Note: This ballot was opened for revision 06 and is now closed.

Roman Danyliw
No Objection
Comment (2019-12-04 for -06) Sent
Section 7.4.  Per “Callers could store dummy PASSporTs at the CPS at random intervals in order to make it more difficult for an eavesdropper to use traffic analysis to determine that a call was about to be placed.”, given the different use cases and possible implementation strategies, I recommend using a different term that “callers” (since it sometimes might be gateways, a new kind of privacy devices which populates the CPS on behalf of a block of numbers it is supposes to protect, etc.).

Section 7.5
       Authenticate to CPS --------------------->
       Blinded(K_temp) ------------------------->
       <------------- Sign(K_cps, Blinded(K_temp))
       [Disconnect]


       Sign(K_cps, K_temp)
       Sign(K_temp, E(K_receiver, PASSporT)) --->


   At an initial time when no call is yet in progress, a potential
   client connects to the CPS, authenticates, and sends a blinded
   version of a freshly generated public key.  The CPS returns a signed
   version of that blinded key.  The sender can then unblind the key and
   gets a signature on K_temp from the CPS.

Recommend the following editorial clarifications to explain this flow:

- s/and sends a blinded version of a freshly generated public key/and sends a blinded version of a freshly generated public key (i.e., K_temp)/ (maybe do that for other flow elements as well, or number the follows to allow easy reference in the text)

- The K_cps depicted in the flow diagram is not explained in the text (i.e., the public key of the CPS?)

- The K_receiver depicted in the follow diagram is not explained in the text

- s/Sign(K_cps, K_temp)/Sign(K_cps, K_temp) ------------->/

- Somehow visual distinguish in the flow diagram that the signing key of “Sign(K_cps …)” is different than “Sign(K_temp, E(K_receiver …”

Section 7.5.  Per “Then later, when a client wants to store a PASSporT, it connects to the CPS anonymously (preferably over a network connection that cannot be correlated with the token acquisition)”, are there recommended strategies to realize non-attributed and attributed use cases across the use cases?

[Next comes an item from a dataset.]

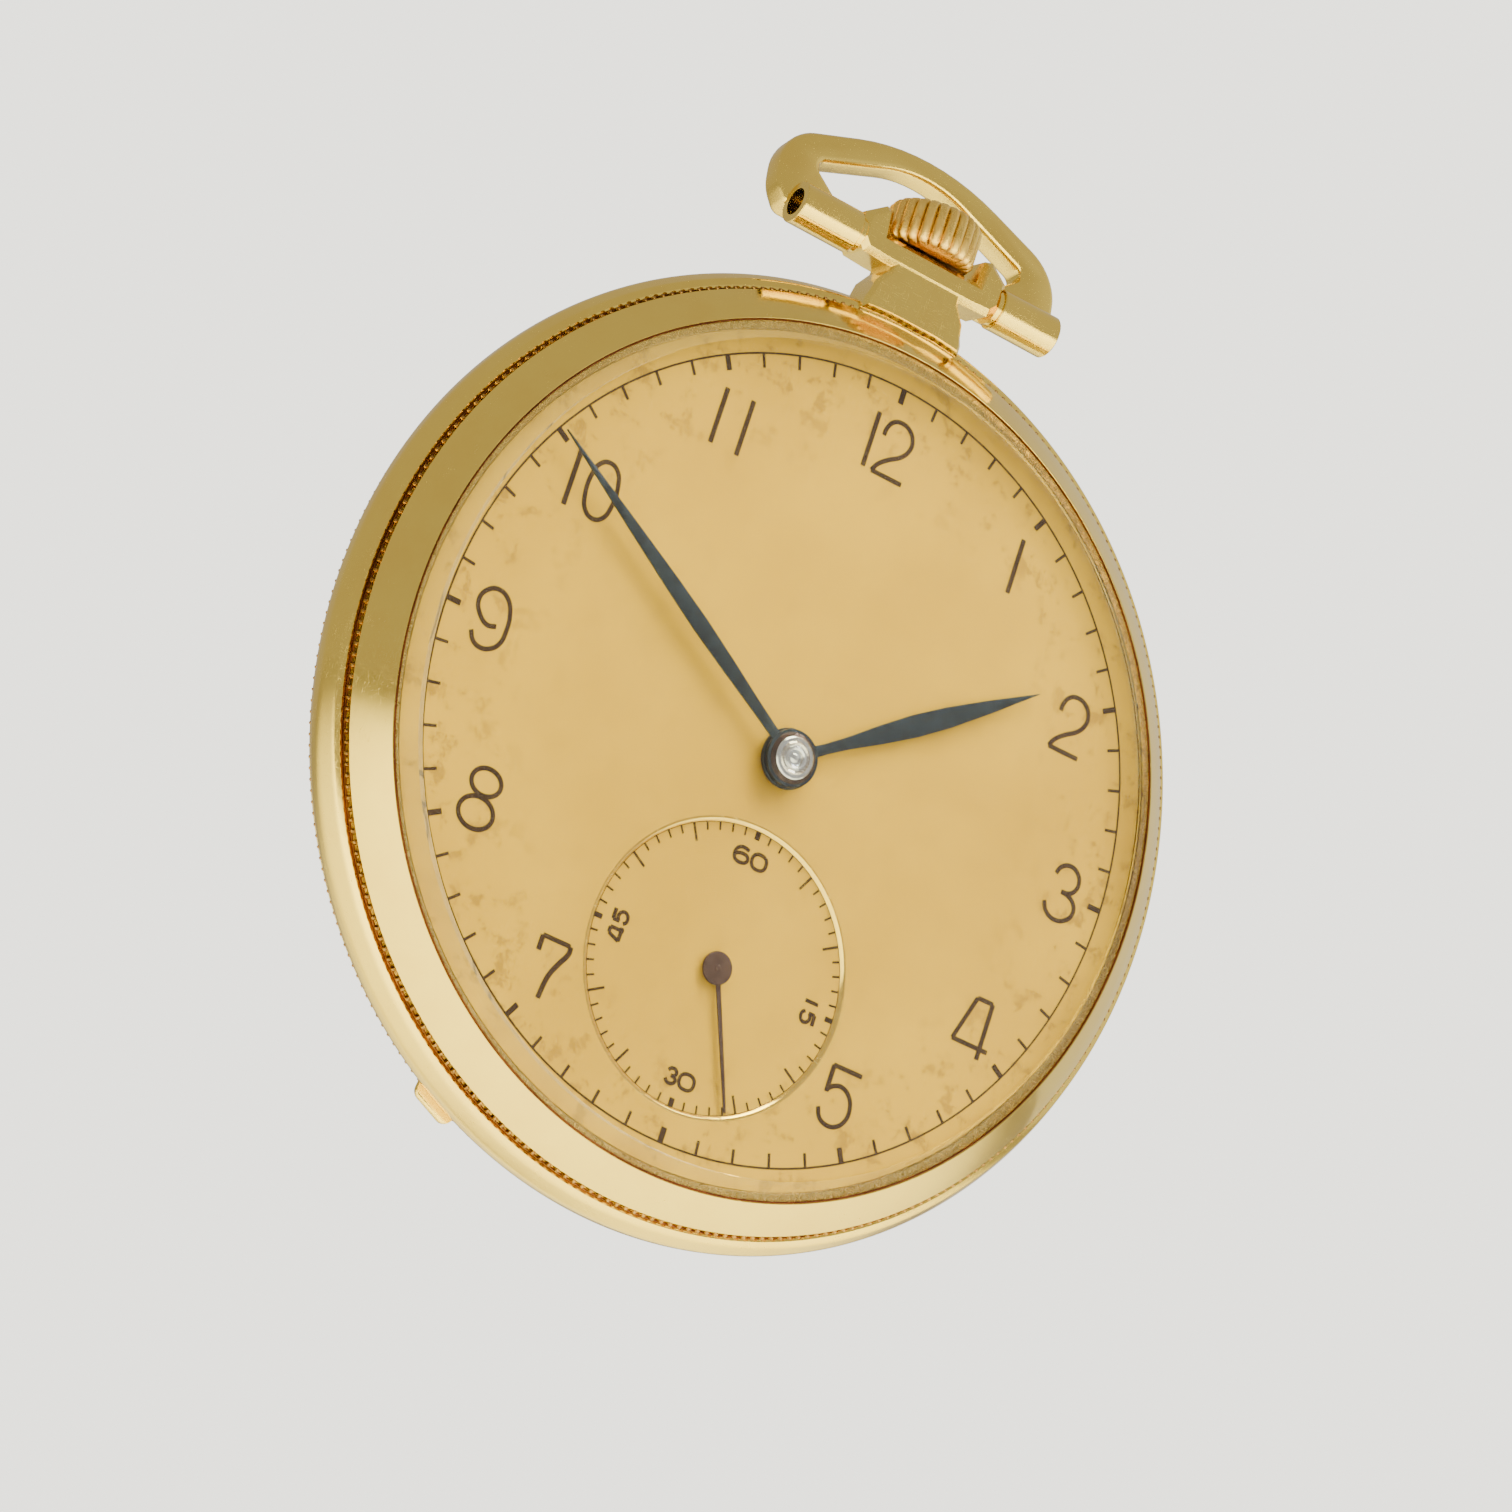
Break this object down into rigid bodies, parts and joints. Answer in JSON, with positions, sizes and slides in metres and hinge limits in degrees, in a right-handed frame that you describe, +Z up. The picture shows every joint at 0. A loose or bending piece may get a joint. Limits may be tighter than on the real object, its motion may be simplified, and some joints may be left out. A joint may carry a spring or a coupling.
{
  "type": "pocket watch",
  "caption": "Slim open face pocket watch with a wide plain bezel, sub-seconds dial, fluted crown and stirrup bow, with a hand-wound lever movement inside.",
  "frame": {"origin": "middle of the bow's inside crest, where a chain's clip holds the hanging watch, with the bow leaning back 16 degrees", "axes": "+Z up along the stem towards 12 o'clock, -Y out of the dial, +X towards 3 o'clock"},
  "size_m": [0.048, 0.0082, 0.0572],
  "materials": {
    "yellow_gold": "polished yellow gold plate, lightly tarnished",
    "satin_gold": "satin gold",
    "crystal": "clear domed crystal",
    "champagne_dial": "fine matt champagne gilt",
    "blued_steel": "blued",
    "plum_steel": "purple-brown tempered",
    "nickel_silver": "fine grained nickel silver",
    "gilt_brass": "gilt",
    "polished_steel": "polished",
    "spring_alloy": "grey",
    "ruby": "polished synthetic ruby"
  },
  "bodies": {
    "case": {"case_middle": "yellow_gold", "pendant": "yellow_gold", "bow_screw_left": "polished_steel", "bow_screw_right": "polished_steel", "dial": "champagne_dial", "seconds_dial": "champagne_dial", "main_plate": "nickel_silver", "barrel_bridge": "nickel_silver", "train_bridge": "nickel_silver", "balance_cock": "nickel_silver", "pallet_bridge": "nickel_silver", "barrel_bridge_screw_1": "polished_steel", "barrel_bridge_screw_2": "polished_steel", "train_bridge_screw_1": "polished_steel", "train_bridge_screw_2": "polished_steel", "balance_cock_screw": "polished_steel", "case_screw_1": "polished_steel", "case_screw_2": "polished_steel", "third_jewel": "ruby", "fourth_jewel": "ruby", "escape_jewel": "ruby", "balance_jewel": "ruby", "hairspring": "spring_alloy", "crown_wheel_screw": "polished_steel", "click_spring": "polished_steel"},
    "bow": {"bow": "yellow_gold"},
    "bezel": {"bezel": "yellow_gold", "crystal": "crystal"},
    "back_cover": {"back_cover": "yellow_gold"},
    "winding_pinions": {"winding_pinion": "polished_steel", "sliding_pinion": "polished_steel"},
    "crown": {"crown": "satin_gold", "stem": "polished_steel"},
    "crown_wheel": {"crown_wheel": "polished_steel"},
    "ratchet": {"ratchet_wheel": "polished_steel", "ratchet_screw": "polished_steel", "barrel_arbor": "polished_steel"},
    "click": {"click": "polished_steel"},
    "fourth": {"fourth_wheel": "gilt_brass", "seconds_hand": "plum_steel"},
    "third": {"third_wheel": "gilt_brass"},
    "centre": {"centre_wheel": "gilt_brass", "cannon_pinion": "polished_steel", "minute_hand": "blued_steel"},
    "barrel": {"barrel_drum": "gilt_brass", "barrel_cover": "gilt_brass", "mainspring": "spring_alloy"},
    "escape": {"escape_wheel": "polished_steel"},
    "minute_wheel": {"minute_wheel": "gilt_brass"},
    "hour": {"hour_wheel": "gilt_brass", "hour_hand": "blued_steel"},
    "pallet": {"pallet_fork": "polished_steel"},
    "balance": {"balance_wheel": "gilt_brass"},
    "regulator": {"regulator": "polished_steel"},
    "setting_lever": {"setting_lever": "polished_steel"}
  },
  "joints": [
    {"name": "bow_swing", "type": "hinge", "parent": "case", "child": "bow", "pos_m": [0, -0.00308, -0.00516], "axis": [1, 0, 0], "range_deg": [-72, 140]},
    {"name": "bezel_lift", "type": "slide", "parent": "case", "child": "bezel", "axis": [0, -1, 0], "range_m": [0, 0.003]},
    {"name": "back_cover_lift", "type": "slide", "parent": "case", "child": "back_cover", "axis": [0, 1, 0], "range_m": [0, 0.003]},
    {"name": "crown_turn", "type": "hinge", "parent": "case", "child": "winding_pinions", "pos_m": [0, -0.00276, -0.01782], "axis": [0, 0, 1], "continuous": true},
    {"name": "crown_pull", "type": "slide", "parent": "winding_pinions", "child": "crown", "axis": [0, 0, 1], "range_m": [0, 0.0008]},
    {"name": "setting_lever_turn", "type": "hinge", "parent": "case", "child": "setting_lever", "pos_m": [0.0034, -0.00458, -0.01872], "axis": [0, 1, 0], "range_deg": [0, 17]},
    {"name": "crown_wheel_turn", "type": "hinge", "parent": "case", "child": "crown_wheel", "pos_m": [0, -0.00078, -0.02079], "axis": [0, 1, 0], "continuous": true},
    {"name": "ratchet_turn", "type": "hinge", "parent": "case", "child": "ratchet", "pos_m": [-0.00653, -0.00078, -0.02526], "axis": [0, 1, 0], "continuous": true},
    {"name": "click_lift", "type": "hinge", "parent": "case", "child": "click", "pos_m": [-0.01227, -0.00078, -0.02857], "axis": [0, 1, 0], "range_deg": [-12, 0], "stiffness_Nm_per_rad": 0.00001, "springref_deg": 11.46},
    {"name": "seconds_turn", "type": "hinge", "parent": "case", "child": "fourth", "pos_m": [0, -0.00496, -0.04265], "axis": [0, 1, 0], "continuous": true},
    {"name": "third_turn", "type": "hinge", "parent": "case", "child": "third", "pos_m": [-0.00353, -0.00328, -0.03765], "axis": [0, 1, 0], "continuous": true},
    {"name": "minutes_turn", "type": "hinge", "parent": "case", "child": "centre", "pos_m": [0, -0.00496, -0.03179], "axis": [0, 1, 0], "continuous": true},
    {"name": "barrel_turn", "type": "hinge", "parent": "case", "child": "barrel", "pos_m": [-0.00653, -0.00328, -0.02526], "axis": [0, 1, 0], "continuous": true},
    {"name": "escape_turn", "type": "hinge", "parent": "case", "child": "escape", "pos_m": [0.00478, -0.00328, -0.04393], "axis": [0, 1, 0], "continuous": true},
    {"name": "minute_wheel_turn", "type": "hinge", "parent": "case", "child": "minute_wheel", "pos_m": [0.00162, -0.00458, -0.02898], "axis": [0, 1, 0], "continuous": true},
    {"name": "hours_turn", "type": "hinge", "parent": "case", "child": "hour", "pos_m": [0, -0.00458, -0.03179], "axis": [0, 1, 0], "continuous": true},
    {"name": "pallet_rock", "type": "hinge", "parent": "case", "child": "pallet", "pos_m": [0.00681, -0.00328, -0.04186], "axis": [0, 1, 0], "range_deg": [-4, 4]},
    {"name": "balance_swing", "type": "hinge", "parent": "case", "child": "balance", "pos_m": [0.01059, -0.00328, -0.038], "axis": [0, 1, 0], "range_deg": [-270, 270], "stiffness_Nm_per_rad": 0.0000003},
    {"name": "regulator_turn", "type": "hinge", "parent": "case", "child": "regulator", "pos_m": [0.01059, -0.00078, -0.038], "axis": [0, 1, 0], "range_deg": [-15, 15]}
  ],
  "couplings": [
    {"joint": "setting_lever_turn", "follows": "crown_pull", "rad_per_m": 363.64},
    {"joint": "crown_wheel_turn", "follows": "crown_turn", "ratio": -0.58333},
    {"joint": "ratchet_turn", "follows": "crown_turn", "ratio": 0.35},
    {"joint": "third_turn", "follows": "seconds_turn", "ratio": -0.13333},
    {"joint": "minutes_turn", "follows": "seconds_turn", "ratio": 0.016667},
    {"joint": "barrel_turn", "follows": "seconds_turn", "ratio": -0.0027778},
    {"joint": "escape_turn", "follows": "seconds_turn", "ratio": -10},
    {"joint": "minute_wheel_turn", "follows": "seconds_turn", "ratio": -0.0055556},
    {"joint": "hours_turn", "follows": "seconds_turn", "ratio": 0.0013889}
  ]
}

Section 8.1.  Per Step 2, this text provides an example of “out-of-band applications built-in to the calling device”, which covers only a subset of the use cases in Section 5 (i.e., UC1, 2 and 4?)  Can anything be said about the other use cases?

Section 9.  Given that this document is notionally just laying out use cases, a high-level architecture, and high-level design considerations, this section seems to cross deep into a notional solution without all of the details outlined in the previous section.  I would recommend removing it.

* Editorial Nits:
- Section 1.  s/But while the core/While the core/
- Section 1.  s/Then techniques/The techniques/
- Section 4.  s/it is here specified generically/it is specified here generically/
- Section 7.  Colloquial language.  s/sketchy/vague/
- Section 7.4. Editorial.  s/All that receipt/All the receipt/
Éric Vyncke
No Objection
Comment (2019-12-03 for -06) Sent
Thank you for the work put into this document. 

BTW, I second Mirja's question about the doc status. Else, see below for minor COMMENTs.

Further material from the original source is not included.